# Tru-Shell™ w/ WDB Snakeskin and branding.



## seamus7227 (Dec 8, 2015)

This pen design is called the "Upshaw Hybrid™". It incorporates a real rifle shell that has been modified to use a Parker® style ink cartridge, and has a few components from a known "kit" pen(namely the clip, center band on the upper barrel, and the finial. In this case, I have also modified the finial to display the primer end of a rifle shell and stamped the primer with the customers last name initial "B".
On the upper barrel blank, the customer requested to have a western diamondback snakeskin with their family's ranch brand, "flying V" , also cut from a rifle shell and stamped with the receiving party's initials.
The pictures should depict the progression.
I'm pretty thick skinned so I look forward to hearing all comments and criticisms! Thank for letting me share!

PIC HEAVY


----------



## Jim15 (Dec 8, 2015)

Awesome work. Great looking pen.


----------



## Charlie_W (Dec 8, 2015)

Wow! Great customization. 
I am sure it will be cherished!


----------



## mrburls (Dec 8, 2015)

Nice work, everything blends well.
Keith "mrburls"


----------



## Kenny Durrant (Dec 8, 2015)

That is very nice. I do like the entire pen and not to take away from that I really like using the end of the cartridge for the cap. I think that sets it off. That's my biggest problem with the bullet kits is that the ends are kind of cheesy looking but I'm sure that has something to do with copy rights. Great job.


----------



## GoodTurns (Dec 8, 2015)

Truly on THE CUTTING EDGE....


----------



## D.Oliver (Dec 8, 2015)

That's sweet.  Nice to see you posting again.


----------



## brownsfn2 (Dec 8, 2015)

I like it Seamus!  Well done.


----------



## The Penguin (Dec 8, 2015)

criticism? for what?

OK - send me one, and I won't criticise.

:biggrin:


----------



## magpens (Dec 8, 2015)

Amazing work and workmanship, Seamus !!!!


----------



## lyonsacc (Dec 8, 2015)

Great stuff! I really am amazed at what some folks can create.


----------



## skiprat (Dec 8, 2015)

That's pretty damned cool Seamus. Looks like you are as good with a Dremel as you are with a scroll saw.:biggrin:
I reckon you will be making them for everybody on the ranch soon enough.:wink:


----------



## seamus7227 (Dec 8, 2015)

thank you all for the compliments!


----------



## thewishman (Dec 8, 2015)

Well done! That is a sweet, one-of-a-kind pen.


----------



## BSea (Dec 9, 2015)

Well, I know everyone likes to say "Great Work!", and other flowery remarks, but you asked for an honest critique.  So here goes:

1.  Your fingernails are a bit dirty.

2.  Your CA bottle is on it's side.  And it looks like thin, so it will probably leak out.  

:wink::biggrin:  JK of course.

That is really a "WOW" pen.  I hope you don't mind if I copy some of the idea.  I owe my BIL a pen, and his family owes a ranch.
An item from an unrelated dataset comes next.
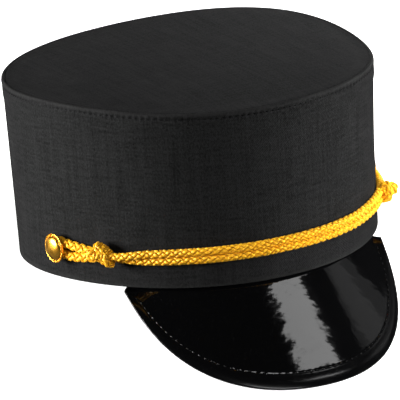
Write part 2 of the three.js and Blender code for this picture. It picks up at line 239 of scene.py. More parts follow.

I think he'd really like the logo idea.  

I do want to know how you stamped the primer.


----------



## seamus7227 (Dec 11, 2015)

BSea said:


> Well, I know everyone likes to say "Great Work!", and other flowery remarks, but you asked for an honest critique.  So here goes:
> 
> 1.  Your fingernails are a bit dirty. Thats how I prefer to roll, the dirtier the better!
> 
> ...



Give it a whirl Bob! It really was a great idea from the customer, i'd sure never thought to try that. I stamped the primer with my letter stamps from harbor freight. Easy breezy japaneezey!


----------



## jscola (Dec 11, 2015)

Looks awesome!!


----------



## C. Scott (Dec 14, 2015)

Beautiful job!  I have one question/criticism.  You used a lever gun clip, why not a bolt action?  The Winchester lever guns aren't chambered for 30.06.  No biggie really as long as the customer likes it!


----------



## NotURMailman (Dec 15, 2015)

I don't think you'll be needing that thick skin, because that is awesome!


----------